>> START
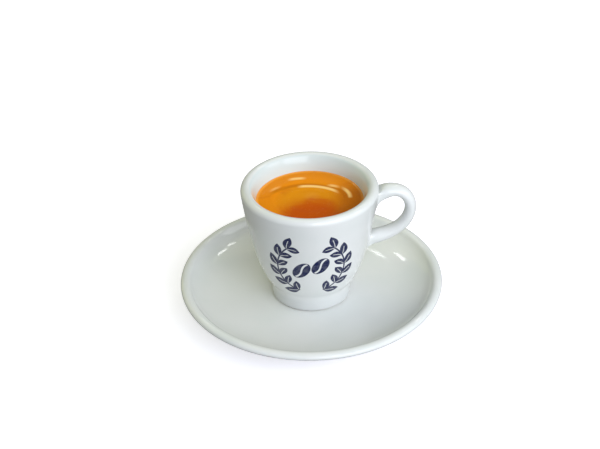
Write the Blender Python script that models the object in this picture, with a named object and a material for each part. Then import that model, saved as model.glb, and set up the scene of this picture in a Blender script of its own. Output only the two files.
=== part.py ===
"""Espresso shot in a thick porcelain cup on its saucer.

Three pieces that rest in one another: the saucer, the cup with its ear handle in one piece, and the
espresso, a solid up to the level of its crema. Metres, +Z up. The origin is the centre of the
saucer's foot ring, on the surface that it stands on, and the handle points along +X.
"""

import math

import bmesh
import bpy
from mathutils import Vector

MM = 0.001
SEGMENTS = 48
GAP = 0.3 * MM
WELD = 0.01 * MM
SHARP_ANGLE = 40.0

# Saucer, from its middle outwards, heights from the surface that it stands on
SAUCER_RADIUS = 61.1 * MM
SAUCER_HEIGHT = 19.1 * MM
WELL_RADIUS = 23.0 * MM
WELL_HEIGHT = 10.6 * MM
DISH_FLATNESS = 17.0 * MM
DISH_WALL_IN = 4.0 * MM
DISH_WALL_UP = 1.6 * MM
DISH_STEPS = 9
SAUCER_LIP_ROUND = 2.0 * MM
SAUCER_LIP_INSIDE = 160.0
SAUCER_LIP_OUTSIDE = -50.0
LIP_STEPS = 8
UNDERSIDE_IN = 4.5 * MM
UNDERSIDE_DOWN = 4.0 * MM
UNDERSIDE_RADIUS = 45.0 * MM
UNDERSIDE_HEIGHT = 6.0 * MM
UNDERSIDE_STEPS = 6
SAUCER_FOOT_FLARE = 1.0 * MM
SAUCER_FOOT_HEIGHT = 4.6 * MM
SAUCER_FOOT_OUTER = 36.0 * MM
SAUCER_FOOT_INNER = 32.0 * MM
SAUCER_FOOT_EDGE = 0.6 * MM
SAUCER_HOLLOW = 4.2 * MM
HOLLOW_SLOPE = 1.5 * MM

# Cup, heights from the plane that its foot stands on, angles in degrees
CUP_BASE = WELL_HEIGHT + GAP
CUP_HEIGHT = 57.4 * MM
CUP_RIM_RADIUS = 31.1 * MM
CUP_MOUTH_RADIUS = 26.0 * MM
CUP_LIP_ROUND = 2.4 * MM
CUP_LIP_INSIDE = 190.0
CUP_LIP_OUTSIDE = -10.0
WALL_IN = 2.0 * MM
WALL_DOWN = 16.3 * MM
BELLY_PULL = 9.5 * MM
BELLY_LEAN = 34.0
BELLY_STEPS = 11
CREASE_ROUND = 2.0 * MM
CREASE_STEPS = 3
CUP_FOOT_RADIUS = 18.5 * MM
CUP_FOOT_TAPER = 0.2 * MM
CUP_FOOT_HEIGHT = 6.6 * MM
CUP_FOOT_EDGE = 0.8 * MM
CUP_FOOT_EDGE_STEPS = 2
CUP_FOOT_WALL = 3.8 * MM
CUP_FOOT_HOLLOW = 2.4 * MM
CUP_FLOOR = 10.5 * MM
INSIDE_STEPS = 9
INSIDE_TAPER = 0.07
INSIDE_DROP = 0.52
FLOOR_FLATNESS = 0.70

# Espresso
CREMA_BELOW_RIM = 7.9 * MM
CREMA_WALL_RADIUS = 24.3 * MM

# Handle, an ear: the corners of its curve, each outwards from the axis and down from the rim
EAR_UPPER_ROOT = (28.0 * MM, 8.7 * MM)
EAR_UPPER_PULL = (46.0 * MM, -7.6 * MM)
EAR_LOWER_PULL = (57.3 * MM, 27.0 * MM)
EAR_LOWER_ROOT = (24.2 * MM, 30.0 * MM)
HANDLE_WIDTH = 7.4 * MM
HANDLE_THICKNESS = 4.8 * MM
HANDLE_RINGS = 22
HANDLE_SIDES = 12
HANDLE_SQUARENESS = 0.8
ROOT_REACH = 0.26
ROOT_THICKER = 0.9
ROOT_WIDER = 0.4
LOWER_ROOT_SHARE = 0.5


def clear_scene():
    """Remove every object that the file opened with."""
    for thing in list(bpy.data.objects):
        bpy.data.objects.remove(thing, do_unlink=True)


def make_material(name, colour, roughness):
    """Return a Principled BSDF material of one colour and roughness."""
    material = bpy.data.materials.new(name)
    material.use_nodes = True
    shader = material.node_tree.nodes["Principled BSDF"]
    shader.inputs["Base Color"].default_value = (*colour, 1.0)
    shader.inputs["Roughness"].default_value = roughness
    shader.inputs["Metallic"].default_value = 0.0
    material.diffuse_color = (*colour, 1.0)
    return material


def arc(centre, radius_out, radius_up, start, end, steps):
    """Return the points of an elliptical arc, its angles in degrees from outwards to up."""
    points = []
    for step in range(steps + 1):
        angle = math.radians(start + (end - start) * step / steps)
        points.append((centre[0] + radius_out * math.cos(angle), centre[1] + radius_up * math.sin(angle)))
    return points


def cubic_weights(t):
    """Return the shares that the four corners of a cubic curve have in its point at t."""
    return (1 - t) ** 3, 3 * t * (1 - t) ** 2, 3 * t * t * (1 - t), t ** 3


def bezier(corners, steps, first=1):
    """Return the points of a cubic curve from step number first to its end."""
    points = []
    for step in range(first, steps + 1):
        weights = cubic_weights(step / steps)
        points.append(tuple(sum(w * c[axis] for w, c in zip(weights, corners)) for axis in (0, 1)))
    return points


def finish_mesh(name, shape, material):
    """Turn a bmesh into a smooth-shaded object of its own."""
    mesh = bpy.data.meshes.new(name)
    shape.to_mesh(mesh)
    shape.free()
    mesh.shade_smooth()
    mesh.set_sharp_from_angle(angle=math.radians(SHARP_ANGLE))
    mesh.materials.append(material)
    thing = bpy.data.objects.new(name, mesh)
    bpy.context.scene.collection.objects.link(thing)
    return thing


def turned(name, outline, material):
    """Spin an outline of radius and height round Z; it starts and ends on the axis."""
    shape = bmesh.new()
    verts = [shape.verts.new((radius, 0.0, height)) for radius, height in outline]
    edges = [shape.edges.new(pair) for pair in zip(verts, verts[1:])]
    bmesh.ops.spin(
        shape,
        geom=verts + edges,
        cent=(0.0, 0.0, 0.0),
        axis=(0.0, 0.0, 1.0),
        angle=math.tau,
        steps=SEGMENTS,
    )
    bmesh.ops.remove_doubles(shape, verts=shape.verts, dist=WELD)
    bmesh.ops.recalc_face_normals(shape, faces=shape.faces)
    return finish_mesh(name, shape, material)


def cup_inside():
    """Return the cup's inner outline below the crema, from its wall down to the middle of its floor."""
    level = CUP_BASE + CUP_HEIGHT - CREMA_BELOW_RIM
    floor = CUP_BASE + CUP_FLOOR
    depth = level - floor
    corners = (
        (CREMA_WALL_RADIUS, level),
        (CREMA_WALL_RADIUS - INSIDE_TAPER * depth, level - INSIDE_DROP * depth),
        (FLOOR_FLATNESS * CREMA_WALL_RADIUS, floor),
        (0.0, floor),
    )
    return bezier(corners, INSIDE_STEPS, first=0)


def make_saucer(material):
    """Shallow dish with a flat well, an upturned wall and a thick rolled lip, on a foot ring."""
    lip = (SAUCER_RADIUS - SAUCER_LIP_ROUND, SAUCER_HEIGHT - SAUCER_LIP_ROUND)
    roll = arc(lip, SAUCER_LIP_ROUND, SAUCER_LIP_ROUND, SAUCER_LIP_INSIDE, SAUCER_LIP_OUTSIDE, LIP_STEPS)
    dish = (
        (WELL_RADIUS, WELL_HEIGHT),
        (WELL_RADIUS + DISH_FLATNESS, WELL_HEIGHT),
        (roll[0][0] - DISH_WALL_IN, WELL_HEIGHT + DISH_WALL_UP),
        roll[0],
    )
    underside = (
        roll[-1],
        (roll[-1][0] - UNDERSIDE_IN, roll[-1][1] - UNDERSIDE_DOWN),
        (UNDERSIDE_RADIUS, UNDERSIDE_HEIGHT),
        (SAUCER_FOOT_OUTER + SAUCER_FOOT_FLARE, SAUCER_FOOT_HEIGHT),
    )
    outline = [(0.0, WELL_HEIGHT), (WELL_RADIUS, WELL_HEIGHT)]
    outline += bezier(dish, DISH_STEPS)[:-1]
    outline += roll
    outline += bezier(underside, UNDERSIDE_STEPS)
    outline += [
        (SAUCER_FOOT_OUTER, SAUCER_FOOT_EDGE),
        (SAUCER_FOOT_OUTER - SAUCER_FOOT_EDGE, 0.0),
        (SAUCER_FOOT_INNER + SAUCER_FOOT_EDGE, 0.0),
        (SAUCER_FOOT_INNER, SAUCER_FOOT_EDGE),
        (SAUCER_FOOT_INNER - HOLLOW_SLOPE, SAUCER_HOLLOW),
        (0.0, SAUCER_HOLLOW),
    ]
    return turned("saucer", outline, material)


def make_cup_body(material):
    """Thick tapered bowl with a rounded lip and a short upright foot."""
    rim = CUP_BASE + CUP_HEIGHT
    lip_half = (CUP_RIM_RADIUS - CUP_MOUTH_RADIUS) / 2
    lip = (CUP_RIM_RADIUS - lip_half, rim - CUP_LIP_ROUND)
    lip_arc = arc(lip, lip_half, CUP_LIP_ROUND, CUP_LIP_INSIDE, CUP_LIP_OUTSIDE, LIP_STEPS)
    crease_centre = (CUP_FOOT_RADIUS + CREASE_ROUND, CUP_BASE + CUP_FOOT_HEIGHT)
    crease = arc(crease_centre, CREASE_ROUND, CREASE_ROUND, 180 - BELLY_LEAN, 180, CREASE_STEPS)
    lean = math.radians(BELLY_LEAN)
    wall = (
        lip_arc[-1],
        (CUP_RIM_RADIUS - WALL_IN, lip[1] - WALL_DOWN),
        (crease[0][0] + BELLY_PULL * math.sin(lean), crease[0][1] + BELLY_PULL * math.cos(lean)),
        crease[0],
    )
    edge_centre = (CUP_FOOT_RADIUS - CUP_FOOT_TAPER - CUP_FOOT_EDGE, CUP_BASE + CUP_FOOT_EDGE)
    hollow_radius = CUP_FOOT_RADIUS - CUP_FOOT_WALL
    outline = cup_inside()[::-1]
    outline += lip_arc
    outline += bezier(wall, BELLY_STEPS)[:-1]
    outline += crease
    outline += arc(edge_centre, CUP_FOOT_EDGE, CUP_FOOT_EDGE, 0, -90, CUP_FOOT_EDGE_STEPS)
    outline += [
        (hollow_radius, CUP_BASE),
        (hollow_radius - CUP_FOOT_EDGE, CUP_BASE + CUP_FOOT_EDGE),
        (hollow_radius - HOLLOW_SLOPE, CUP_BASE + CUP_FOOT_HOLLOW),
        (0.0, CUP_BASE + CUP_FOOT_HOLLOW),
    ]
    return turned("cup", outline, material)


def handle_route(t):
    """Return the middle of the ear at t, and the direction across its thickness, in the XZ plane."""
    rim = CUP_BASE + CUP_HEIGHT
    route = (EAR_UPPER_ROOT, EAR_UPPER_PULL, EAR_LOWER_PULL, EAR_LOWER_ROOT)
    corners = [Vector((out, 0.0, rim - down)) for out, down in route]
    middle = sum((w * c for w, c in zip(cubic_weights(t), corners)), Vector())
    legs = [after - corner for corner, after in zip(corners, corners[1:])]
    along = (1 - t) ** 2 * legs[0] + 2 * t * (1 - t) * legs[1] + t * t * legs[2]
    across = Vector((-along.z, 0.0, along.x)).normalized()
    upright = max(0.0, 1 - t / ROOT_REACH) ** 2
    return middle, across.lerp(Vector((0.0, 0.0, 1.0)), upright).normalized()


def squared(value):
    """Return a cosine or sine pulled outwards, which makes a circle of them slightly square."""
    return math.copysign(abs(value) ** HANDLE_SQUARENESS, value)


def make_handle(material):
    """Ear handle: an oval section swept round its loop, spreading into the wall at both roots."""
    shape = bmesh.new()
    rings = []
    for step in range(HANDLE_RINGS + 1):
        t = step / HANDLE_RINGS
        middle, across = handle_route(t)
        root = max(0.0, 1 - t / ROOT_REACH) ** 2
        root += LOWER_ROOT_SHARE * max(0.0, 1 - (1 - t) / ROOT_REACH) ** 2
        half_thickness = (1.0 + ROOT_THICKER * root) * HANDLE_THICKNESS / 2
        half_width = (1.0 + ROOT_WIDER * root) * HANDLE_WIDTH / 2
        ring = []
        for side in range(HANDLE_SIDES):
            angle = math.tau * side / HANDLE_SIDES
            place = middle + across * (squared(math.cos(angle)) * half_thickness)
            place.y += squared(math.sin(angle)) * half_width
            ring.append(shape.verts.new(place))
        rings.append(ring)
    for ring, after in zip(rings, rings[1:]):
        for side in range(HANDLE_SIDES):
            beside = (side + 1) % HANDLE_SIDES
            shape.faces.new((ring[side], ring[beside], after[beside], after[side]))
    shape.faces.new(rings[0])
    shape.faces.new(rings[-1][::-1])
    bmesh.ops.recalc_face_normals(shape, faces=shape.faces)
    return finish_mesh("handle", shape, material)


def make_cup(material):
    """Join the ear handle to the bowl as one piece of porcelain."""
    cup = make_cup_body(material)
    handle = make_handle(material)
    join = cup.modifiers.new("join handle", "BOOLEAN")
    join.operation = "UNION"
    join.solver = "EXACT"
    join.object = handle
    with bpy.context.temp_override(object=cup, active_object=cup):
        bpy.ops.object.modifier_apply(modifier=join.name)
    bpy.data.objects.remove(handle, do_unlink=True)
    return cup


def make_espresso(material):
    """Coffee that fills the bowl up to its crema, a gap away from the wall."""
    inside = cup_inside()
    level = inside[0][1]
    floor = inside[-1][1]
    outline = [(0.0, level)]
    for radius, height in inside:
        lift = GAP * (level - height) / (level - floor)
        outline.append((max(0.0, radius - GAP), height + lift))
    return turned("espresso", outline, material)


def main():
    """Model the three pieces."""
    clear_scene()
    porcelain = make_material("white porcelain", (0.80, 0.81, 0.81), 0.12)
    crema = make_material("hazelnut crema", (0.62, 0.27, 0.05), 0.30)
    make_saucer(porcelain)
    make_cup(porcelain)
    make_espresso(crema)


main()
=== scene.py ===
"""An espresso shot in its thick porcelain cup on a saucer, modelled and lit as a studio picture.

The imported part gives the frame: metres, +Z up, the saucer's foot ring centred on the origin, the
handle towards +X and the decorated front towards -Y. Each piece below stands for one of its nodes.
"""

import logging
import math
from dataclasses import dataclass, field
from enum import Enum
from typing import Any, Mapping, Sequence

import bpy
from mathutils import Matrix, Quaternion, Vector


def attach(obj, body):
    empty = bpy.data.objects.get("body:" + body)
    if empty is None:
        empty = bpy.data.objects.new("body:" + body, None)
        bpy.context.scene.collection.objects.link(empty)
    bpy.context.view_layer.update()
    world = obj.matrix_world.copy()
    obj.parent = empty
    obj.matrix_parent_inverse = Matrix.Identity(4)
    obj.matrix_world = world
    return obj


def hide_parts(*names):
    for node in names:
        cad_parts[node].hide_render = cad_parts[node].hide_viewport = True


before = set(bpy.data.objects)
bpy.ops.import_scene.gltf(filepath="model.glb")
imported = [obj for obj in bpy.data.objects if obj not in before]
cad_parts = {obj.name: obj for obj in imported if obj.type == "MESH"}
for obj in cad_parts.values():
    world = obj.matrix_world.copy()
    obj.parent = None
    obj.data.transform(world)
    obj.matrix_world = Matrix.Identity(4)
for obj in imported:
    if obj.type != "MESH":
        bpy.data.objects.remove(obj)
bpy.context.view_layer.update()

Point = tuple[float, float]
Colour = tuple[float, float, float]

MM = 0.001
ROTATE_SIGN = -1.0  # the rotate operator turns the other way when there is no window
log = logging.getLogger("espresso")


class Body(Enum):
    """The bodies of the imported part."""

    ROOT = "root"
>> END
● Exercise objective
Beginning at the top of the data, please return every line until and including the line containing "on its saucer.", copied exactly, and nothing past it.

● Result of this exercise
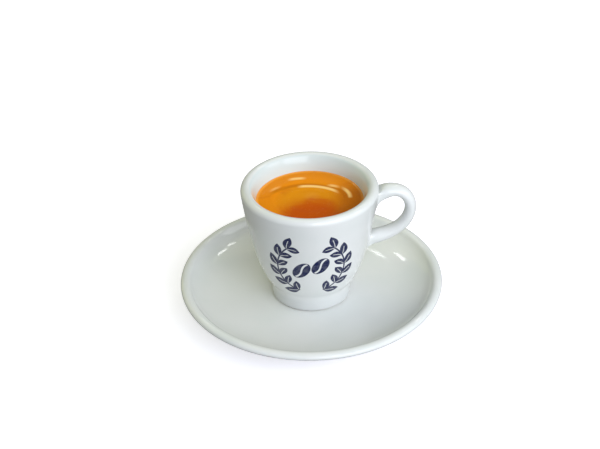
Write the Blender Python script that models the object in this picture, with a named object and a material for each part. Then import that model, saved as model.glb, and set up the scene of this picture in a Blender script of its own. Output only the two files.
=== part.py ===
"""Espresso shot in a thick porcelain cup on its saucer.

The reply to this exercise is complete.